Installing OS itself is restricted by commercial license. But the platform is open.

You are trying to make the definition fit, but it just doesn’t.


Are you suggesting that the Wikipedia page should not mention Mac OS in the table, because it has nothing to do with the topic? But it comes from the cited paper. You should probably read it.

I cannot access my OS and all my applications after changing the hardware or using a VM. Do you call it “unrestricted access to applications”? How is this unrestricted if there are restrictions? This is not an open platform by the original Wikipedia definition, more so by my definition. One cannot escape from Mac OS after using it, because all apps will not work (without the legal OS). My SSD dies, I cannot event replace it. All I can do is to pay $$$ to Apple to help me.


> Wikipedia page should not mention Mac OS in the table, because it has nothing to do with the topic?

No - why would you imagine that?

The article mentions MacOS and by it’s own definition the conclusion is that MacOS is not a walled garden.

It would be weird to think that merely mentioning an operating system in a discussion about walled gardens makes it into a walled garden.

> I cannot access my OS and all my applications after changing the hardware or using a VM.

This is obvious bullshit. Your application and OS still work just fine.

Nobody is telling you what you can and can’t run on the operating system, or on the hardware it is running on.

That’s what the Wikipedia article defines as a walled garden, and has nothing to do with the licensing conditions of the operating system itself.

As to needing to pay certain people for hardware repair, that is also simply not true, and is not relevant to the discussion about walled gardens.

There is nothing preventing you from having your SSD repaired or replaced by anyone with the capability to do it.

By your definition, Linux is a walled garden because you can only run Linux binaries on Linux.

See how this makes no sense?

There’s nothing wrong with you preferring GPL’d software. But that doesn’t mean that everything else is “walled garden”.


> There is nothing preventing you from having your SSD repaired or replaced by anyone with the capability to do it.

This is just bullshit (if one uses your wording). Every new Apple laptop comes with glued SSD.

> By your definition, Linux is a walled garden because you can only run Linux binaries on Linux.

This is absolutely not what I am saying. The problem is not in the compiled binaries. The problem comes when I want to escape the Mac OS walled garden. I can run Linux or Windows in a VM on any operating system and escape its ecosystem any moment in this way. All apps will work in the VM. Not so for Mac OS. I don't think you are even trying to understand my reasoning. Instead you are finding every possibility for a tangential reply having nothing to do with my point.

>It would be weird to think that merely mentioning an operating system in a discussion about walled gardens makes it into a walled garden.

Then please tell me what the example of Mac OS with word "closed" nearby is doing in that Wikipedia page?

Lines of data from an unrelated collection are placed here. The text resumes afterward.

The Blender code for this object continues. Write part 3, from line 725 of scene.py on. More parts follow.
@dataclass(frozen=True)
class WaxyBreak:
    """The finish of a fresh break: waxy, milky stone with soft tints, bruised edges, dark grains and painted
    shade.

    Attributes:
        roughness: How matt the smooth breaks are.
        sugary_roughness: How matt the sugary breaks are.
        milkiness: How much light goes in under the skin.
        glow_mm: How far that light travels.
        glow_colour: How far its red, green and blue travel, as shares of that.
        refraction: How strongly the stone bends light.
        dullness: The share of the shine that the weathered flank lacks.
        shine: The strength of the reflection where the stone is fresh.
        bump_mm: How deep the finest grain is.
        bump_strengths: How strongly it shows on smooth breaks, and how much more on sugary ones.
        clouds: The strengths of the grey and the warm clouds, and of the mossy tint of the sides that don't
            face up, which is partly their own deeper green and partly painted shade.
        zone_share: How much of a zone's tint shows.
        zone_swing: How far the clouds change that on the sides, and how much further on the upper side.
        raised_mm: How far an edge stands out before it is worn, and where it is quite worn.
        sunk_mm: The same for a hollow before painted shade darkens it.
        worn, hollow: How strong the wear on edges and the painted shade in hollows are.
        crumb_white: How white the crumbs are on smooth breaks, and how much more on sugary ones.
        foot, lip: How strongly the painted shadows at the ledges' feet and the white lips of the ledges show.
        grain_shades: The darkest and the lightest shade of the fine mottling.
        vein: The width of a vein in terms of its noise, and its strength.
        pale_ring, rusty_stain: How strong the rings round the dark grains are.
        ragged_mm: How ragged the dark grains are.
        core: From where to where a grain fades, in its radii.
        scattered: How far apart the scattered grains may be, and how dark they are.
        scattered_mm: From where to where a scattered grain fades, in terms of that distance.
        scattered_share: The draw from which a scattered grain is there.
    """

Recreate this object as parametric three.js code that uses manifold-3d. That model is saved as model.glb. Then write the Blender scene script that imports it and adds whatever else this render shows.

Does it indicate that Mac OS is an open ecosystem?


> Then please tell me what the example of Mac OS with word "closed" nearby is doing in that Wikipedia page?

In the sentence “Mac OS is not a closed system”, the word ‘closed’ is near the words ‘Mac OS’.

I assume you don’t think that sentence means that Mac OS, is a closed system.

Generally, when words are ‘nearby’ other words you have to read the context to understand why they are there.

> Does it say that Mac OS is an open ecosystem?

Yes, it does say that it’s an open ecosystem.

In the parts of the table describing the ecosystem it has the word open in the rows for MacOS.

Obviously you can see that.


> Generally, when words are ‘nearby’ other words you have to read the context to understand why they are there.

You are absolutely right. Let me quote it for you, so that you understand the context:

"Harvard Business School working paper... differentiated a platform's openness/closedness by four aspects and gave example platforms".

Then, in the table you can see that in 2 out of 4 aspects Mac OS is a closed ecosystem according to the published research. I am astonished by Apple fanboys who cannot accept flaws in Mac OS, even if it's clearly explained by respectful independent researchers.

>In the parts of the table describing the ecosystem it has the word open in the rows for MacOS.

All four points describe the ecosystem, not just those which you choose. Again, quote: "differentiated a platform's openness/closedness by four aspects".


> All four points describe the ecosystem, not just those which you choose. Again, quote: "differentiated a platform's openness/closedness by four aspects".

The two on which Apple is rated as ‘open’ are the criteria which the article’s definition uses to determine whether a platform is a walled garden.

You are using a definition of walled garden to mean ‘any level of closedness’.

This is not what a walled garden means, and not what the article says.

If you want to use a private definition, by all means do so, but the article doesn’t have anything to do with your private definition.

For the third time - here is the definition from the article:

“A closed platform, walled garden, or closed ecosystem[1][2] is a software system wherein the carrier or service provider has control over applications, content, and media.”

The table shows that Mac OS is open when it comes to applications, content, and media.

The definition is clear, and Mac OS is not a walled garden by the definition. The table supports this conclusion.

Glued components are common and do not prevent repair - what has that got to go with anything?

An emulated VM obviously doesn’t allow a binary to escape the platform because of course you still need the platform, and the binary is still running on the platform so nothing has ‘escaped’.

As I say, your point is just about what hardware you want a license to run MacOS on, which is nothing to do with whether it is a walled garden.